_PROBLEM REQUIREMENTS_: From the line containing "const boot = new THREE.Group();" through the line containing "for node in", retype each line exactly; include both end lines and nothing beyond them.

_DATA PROVIDED_:
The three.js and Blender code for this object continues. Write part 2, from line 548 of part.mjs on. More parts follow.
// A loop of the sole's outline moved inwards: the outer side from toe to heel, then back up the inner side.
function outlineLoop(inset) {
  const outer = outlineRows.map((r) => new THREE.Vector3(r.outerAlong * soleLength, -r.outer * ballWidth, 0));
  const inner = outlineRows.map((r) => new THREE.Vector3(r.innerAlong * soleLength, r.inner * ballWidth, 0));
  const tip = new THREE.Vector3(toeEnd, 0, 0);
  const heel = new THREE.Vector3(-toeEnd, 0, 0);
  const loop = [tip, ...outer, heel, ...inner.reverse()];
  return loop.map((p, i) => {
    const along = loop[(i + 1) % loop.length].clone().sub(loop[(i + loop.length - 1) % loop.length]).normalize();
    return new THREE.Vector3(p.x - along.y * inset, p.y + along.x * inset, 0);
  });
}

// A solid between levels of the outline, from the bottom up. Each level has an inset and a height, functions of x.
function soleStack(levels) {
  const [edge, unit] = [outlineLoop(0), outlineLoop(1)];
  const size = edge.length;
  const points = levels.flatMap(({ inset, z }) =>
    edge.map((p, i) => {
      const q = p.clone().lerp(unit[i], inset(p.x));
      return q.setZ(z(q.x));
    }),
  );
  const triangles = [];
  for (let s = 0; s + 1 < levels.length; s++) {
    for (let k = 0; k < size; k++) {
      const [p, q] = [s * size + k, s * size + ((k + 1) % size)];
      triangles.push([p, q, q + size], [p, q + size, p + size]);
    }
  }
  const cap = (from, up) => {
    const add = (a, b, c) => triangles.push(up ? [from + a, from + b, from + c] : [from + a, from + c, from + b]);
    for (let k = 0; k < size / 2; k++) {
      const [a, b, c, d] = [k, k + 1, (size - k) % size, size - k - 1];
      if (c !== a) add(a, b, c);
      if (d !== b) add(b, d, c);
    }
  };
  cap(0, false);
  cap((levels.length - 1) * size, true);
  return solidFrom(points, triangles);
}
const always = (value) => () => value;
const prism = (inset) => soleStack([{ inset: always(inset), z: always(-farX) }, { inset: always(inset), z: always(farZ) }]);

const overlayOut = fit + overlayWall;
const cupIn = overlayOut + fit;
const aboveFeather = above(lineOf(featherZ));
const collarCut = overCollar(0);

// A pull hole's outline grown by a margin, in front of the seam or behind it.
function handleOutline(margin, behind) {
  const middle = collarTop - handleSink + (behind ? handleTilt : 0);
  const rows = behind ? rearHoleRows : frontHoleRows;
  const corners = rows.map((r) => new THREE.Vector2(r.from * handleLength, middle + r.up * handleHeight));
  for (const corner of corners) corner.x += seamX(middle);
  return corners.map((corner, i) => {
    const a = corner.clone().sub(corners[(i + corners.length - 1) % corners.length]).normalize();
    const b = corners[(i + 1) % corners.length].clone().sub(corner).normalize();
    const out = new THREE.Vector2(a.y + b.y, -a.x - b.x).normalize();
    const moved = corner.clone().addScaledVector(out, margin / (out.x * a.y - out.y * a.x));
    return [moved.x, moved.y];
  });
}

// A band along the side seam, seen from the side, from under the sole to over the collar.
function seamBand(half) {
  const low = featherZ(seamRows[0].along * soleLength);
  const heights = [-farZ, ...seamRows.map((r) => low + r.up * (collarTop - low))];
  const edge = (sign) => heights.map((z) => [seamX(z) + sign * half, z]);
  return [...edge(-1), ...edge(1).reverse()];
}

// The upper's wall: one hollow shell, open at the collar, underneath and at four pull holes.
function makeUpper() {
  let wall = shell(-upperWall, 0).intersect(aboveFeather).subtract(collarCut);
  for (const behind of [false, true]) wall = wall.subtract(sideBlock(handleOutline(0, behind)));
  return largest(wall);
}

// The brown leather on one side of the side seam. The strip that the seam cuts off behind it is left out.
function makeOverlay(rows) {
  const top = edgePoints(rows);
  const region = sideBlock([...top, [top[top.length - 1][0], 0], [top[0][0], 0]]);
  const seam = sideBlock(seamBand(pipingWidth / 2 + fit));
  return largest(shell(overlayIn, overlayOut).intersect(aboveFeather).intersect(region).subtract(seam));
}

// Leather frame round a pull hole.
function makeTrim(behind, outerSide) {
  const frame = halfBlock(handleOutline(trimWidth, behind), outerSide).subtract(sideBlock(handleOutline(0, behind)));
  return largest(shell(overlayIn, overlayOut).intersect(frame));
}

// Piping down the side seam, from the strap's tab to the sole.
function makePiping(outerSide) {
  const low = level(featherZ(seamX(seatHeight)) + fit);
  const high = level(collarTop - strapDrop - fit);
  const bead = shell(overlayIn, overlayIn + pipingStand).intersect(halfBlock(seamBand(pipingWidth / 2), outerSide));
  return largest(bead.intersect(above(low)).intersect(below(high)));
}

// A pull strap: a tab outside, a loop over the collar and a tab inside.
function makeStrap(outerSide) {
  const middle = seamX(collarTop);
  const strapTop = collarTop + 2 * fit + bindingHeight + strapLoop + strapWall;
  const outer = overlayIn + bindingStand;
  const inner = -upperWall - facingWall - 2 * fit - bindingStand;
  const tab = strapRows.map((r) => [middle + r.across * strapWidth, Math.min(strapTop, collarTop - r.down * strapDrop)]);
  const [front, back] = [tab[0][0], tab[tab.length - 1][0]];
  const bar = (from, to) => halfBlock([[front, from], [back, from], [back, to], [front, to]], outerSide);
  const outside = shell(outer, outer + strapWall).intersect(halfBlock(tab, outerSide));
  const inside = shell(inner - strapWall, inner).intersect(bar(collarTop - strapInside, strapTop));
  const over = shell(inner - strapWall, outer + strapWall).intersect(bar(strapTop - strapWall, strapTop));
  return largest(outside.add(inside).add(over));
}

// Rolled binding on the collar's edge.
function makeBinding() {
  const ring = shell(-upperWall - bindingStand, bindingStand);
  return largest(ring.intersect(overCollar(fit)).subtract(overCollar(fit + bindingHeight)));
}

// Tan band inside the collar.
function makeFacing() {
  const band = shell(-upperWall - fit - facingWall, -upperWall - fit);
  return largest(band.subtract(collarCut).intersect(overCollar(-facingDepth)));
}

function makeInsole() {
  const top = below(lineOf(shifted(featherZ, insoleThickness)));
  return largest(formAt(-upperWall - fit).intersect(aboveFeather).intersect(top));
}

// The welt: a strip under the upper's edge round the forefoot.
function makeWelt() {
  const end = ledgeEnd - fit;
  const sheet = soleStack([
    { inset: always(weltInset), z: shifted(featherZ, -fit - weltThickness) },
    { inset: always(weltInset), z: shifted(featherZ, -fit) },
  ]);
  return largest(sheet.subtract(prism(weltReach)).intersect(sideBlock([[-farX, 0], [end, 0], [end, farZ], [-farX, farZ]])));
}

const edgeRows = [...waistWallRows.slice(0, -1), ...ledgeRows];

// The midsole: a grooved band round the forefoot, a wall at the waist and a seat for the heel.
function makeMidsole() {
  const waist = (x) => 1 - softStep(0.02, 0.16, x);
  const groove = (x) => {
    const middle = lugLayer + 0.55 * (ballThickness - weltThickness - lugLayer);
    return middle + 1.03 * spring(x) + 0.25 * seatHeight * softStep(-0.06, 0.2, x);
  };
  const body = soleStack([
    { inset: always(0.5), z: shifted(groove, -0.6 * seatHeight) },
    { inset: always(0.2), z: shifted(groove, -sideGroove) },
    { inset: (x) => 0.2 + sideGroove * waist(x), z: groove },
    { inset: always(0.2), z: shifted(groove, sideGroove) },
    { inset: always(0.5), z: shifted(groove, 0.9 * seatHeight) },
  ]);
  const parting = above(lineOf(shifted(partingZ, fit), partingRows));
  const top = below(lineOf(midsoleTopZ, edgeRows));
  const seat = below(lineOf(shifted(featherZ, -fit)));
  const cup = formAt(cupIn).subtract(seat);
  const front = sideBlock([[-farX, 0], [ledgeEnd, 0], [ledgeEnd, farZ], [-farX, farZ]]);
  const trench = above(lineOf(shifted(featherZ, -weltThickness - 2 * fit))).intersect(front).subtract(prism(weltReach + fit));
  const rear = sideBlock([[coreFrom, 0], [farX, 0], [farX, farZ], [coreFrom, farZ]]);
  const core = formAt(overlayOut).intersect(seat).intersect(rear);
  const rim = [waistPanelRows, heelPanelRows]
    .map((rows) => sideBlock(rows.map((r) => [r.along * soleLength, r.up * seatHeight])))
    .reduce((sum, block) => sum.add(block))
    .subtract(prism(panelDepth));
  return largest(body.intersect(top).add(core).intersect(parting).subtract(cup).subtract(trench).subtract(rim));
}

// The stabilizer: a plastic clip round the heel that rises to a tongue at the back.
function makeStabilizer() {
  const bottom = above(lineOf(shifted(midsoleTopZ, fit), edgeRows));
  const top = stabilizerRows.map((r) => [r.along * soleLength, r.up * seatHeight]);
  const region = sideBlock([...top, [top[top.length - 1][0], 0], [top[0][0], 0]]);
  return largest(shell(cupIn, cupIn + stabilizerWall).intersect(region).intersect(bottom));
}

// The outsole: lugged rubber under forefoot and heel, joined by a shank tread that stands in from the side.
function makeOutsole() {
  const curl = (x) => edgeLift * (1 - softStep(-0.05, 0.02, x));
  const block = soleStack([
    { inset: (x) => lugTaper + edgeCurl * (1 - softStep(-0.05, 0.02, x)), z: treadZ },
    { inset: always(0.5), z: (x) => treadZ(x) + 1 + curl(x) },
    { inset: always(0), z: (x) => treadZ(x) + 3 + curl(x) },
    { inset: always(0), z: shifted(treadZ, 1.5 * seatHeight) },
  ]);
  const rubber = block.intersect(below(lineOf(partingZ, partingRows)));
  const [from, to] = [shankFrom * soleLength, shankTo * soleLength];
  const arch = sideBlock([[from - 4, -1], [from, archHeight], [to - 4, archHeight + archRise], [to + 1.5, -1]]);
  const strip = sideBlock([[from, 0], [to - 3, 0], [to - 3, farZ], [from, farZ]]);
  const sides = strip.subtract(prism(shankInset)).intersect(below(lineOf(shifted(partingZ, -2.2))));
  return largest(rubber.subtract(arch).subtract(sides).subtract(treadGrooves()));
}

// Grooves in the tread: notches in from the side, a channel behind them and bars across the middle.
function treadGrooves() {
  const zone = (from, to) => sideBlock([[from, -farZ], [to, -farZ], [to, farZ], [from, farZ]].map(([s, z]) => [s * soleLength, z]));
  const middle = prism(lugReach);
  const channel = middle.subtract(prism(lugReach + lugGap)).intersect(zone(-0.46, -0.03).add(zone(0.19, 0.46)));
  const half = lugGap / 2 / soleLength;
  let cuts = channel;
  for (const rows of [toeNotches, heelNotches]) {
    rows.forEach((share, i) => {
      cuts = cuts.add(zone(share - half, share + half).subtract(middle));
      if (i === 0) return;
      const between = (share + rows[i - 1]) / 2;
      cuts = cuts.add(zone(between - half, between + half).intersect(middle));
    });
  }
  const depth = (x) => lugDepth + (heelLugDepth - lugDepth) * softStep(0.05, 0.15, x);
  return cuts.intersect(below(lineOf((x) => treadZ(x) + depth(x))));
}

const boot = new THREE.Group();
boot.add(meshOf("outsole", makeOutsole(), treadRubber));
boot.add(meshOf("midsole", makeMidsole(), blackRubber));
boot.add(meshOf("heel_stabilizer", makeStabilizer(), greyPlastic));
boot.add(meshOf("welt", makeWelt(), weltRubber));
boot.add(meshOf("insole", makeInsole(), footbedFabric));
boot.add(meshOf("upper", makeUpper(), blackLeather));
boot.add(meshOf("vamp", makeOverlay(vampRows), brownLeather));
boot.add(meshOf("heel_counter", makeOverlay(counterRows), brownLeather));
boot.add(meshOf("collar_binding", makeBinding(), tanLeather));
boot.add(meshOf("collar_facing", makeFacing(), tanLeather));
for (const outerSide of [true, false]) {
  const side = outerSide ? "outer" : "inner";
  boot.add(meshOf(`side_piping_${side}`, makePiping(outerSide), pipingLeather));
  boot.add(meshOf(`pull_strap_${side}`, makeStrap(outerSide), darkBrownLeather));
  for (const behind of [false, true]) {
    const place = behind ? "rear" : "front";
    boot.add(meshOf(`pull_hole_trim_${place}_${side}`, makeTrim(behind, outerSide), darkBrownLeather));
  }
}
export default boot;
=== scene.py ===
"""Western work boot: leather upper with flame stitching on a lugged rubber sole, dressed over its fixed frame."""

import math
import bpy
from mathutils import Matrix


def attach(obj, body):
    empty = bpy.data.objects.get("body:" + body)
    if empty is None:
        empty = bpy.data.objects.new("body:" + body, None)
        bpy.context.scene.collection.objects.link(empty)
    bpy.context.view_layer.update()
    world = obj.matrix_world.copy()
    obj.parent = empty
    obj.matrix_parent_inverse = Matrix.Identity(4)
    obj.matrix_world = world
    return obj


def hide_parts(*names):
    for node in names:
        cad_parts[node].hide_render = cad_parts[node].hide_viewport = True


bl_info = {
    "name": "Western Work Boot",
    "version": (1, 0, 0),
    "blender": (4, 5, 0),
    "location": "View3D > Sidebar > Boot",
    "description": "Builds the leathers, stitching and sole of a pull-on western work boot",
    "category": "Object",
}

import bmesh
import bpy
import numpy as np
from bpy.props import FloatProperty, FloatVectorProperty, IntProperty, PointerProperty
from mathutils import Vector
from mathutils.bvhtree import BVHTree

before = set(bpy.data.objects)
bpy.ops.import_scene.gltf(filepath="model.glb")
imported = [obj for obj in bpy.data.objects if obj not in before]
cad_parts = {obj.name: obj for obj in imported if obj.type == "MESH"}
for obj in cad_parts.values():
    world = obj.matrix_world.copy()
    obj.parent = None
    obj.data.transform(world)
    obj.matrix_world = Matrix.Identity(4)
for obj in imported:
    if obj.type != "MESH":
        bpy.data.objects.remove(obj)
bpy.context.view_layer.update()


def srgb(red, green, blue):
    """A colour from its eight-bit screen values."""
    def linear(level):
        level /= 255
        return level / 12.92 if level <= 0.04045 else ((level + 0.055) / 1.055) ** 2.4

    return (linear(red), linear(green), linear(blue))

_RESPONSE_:
const boot = new THREE.Group();
boot.add(meshOf("outsole", makeOutsole(), treadRubber));
boot.add(meshOf("midsole", makeMidsole(), blackRubber));
boot.add(meshOf("heel_stabilizer", makeStabilizer(), greyPlastic));
boot.add(meshOf("welt", makeWelt(), weltRubber));
boot.add(meshOf("insole", makeInsole(), footbedFabric));
boot.add(meshOf("upper", makeUpper(), blackLeather));
boot.add(meshOf("vamp", makeOverlay(vampRows), brownLeather));
boot.add(meshOf("heel_counter", makeOverlay(counterRows), brownLeather));
boot.add(meshOf("collar_binding", makeBinding(), tanLeather));
boot.add(meshOf("collar_facing", makeFacing(), tanLeather));
for (const outerSide of [true, false]) {
  const side = outerSide ? "outer" : "inner";
  boot.add(meshOf(`side_piping_${side}`, makePiping(outerSide), pipingLeather));
  boot.add(meshOf(`pull_strap_${side}`, makeStrap(outerSide), darkBrownLeather));
  for (const behind of [false, true]) {
    const place = behind ? "rear" : "front";
    boot.add(meshOf(`pull_hole_trim_${place}_${side}`, makeTrim(behind, outerSide), darkBrownLeather));
  }
}
export default boot;
=== scene.py ===
"""Western work boot: leather upper with flame stitching on a lugged rubber sole, dressed over its fixed frame."""

import math
import bpy
from mathutils import Matrix


def attach(obj, body):
    empty = bpy.data.objects.get("body:" + body)
    if empty is None:
        empty = bpy.data.objects.new("body:" + body, None)
        bpy.context.scene.collection.objects.link(empty)
    bpy.context.view_layer.update()
    world = obj.matrix_world.copy()
    obj.parent = empty
    obj.matrix_parent_inverse = Matrix.Identity(4)
    obj.matrix_world = world
    return obj


def hide_parts(*names):
    for node in names:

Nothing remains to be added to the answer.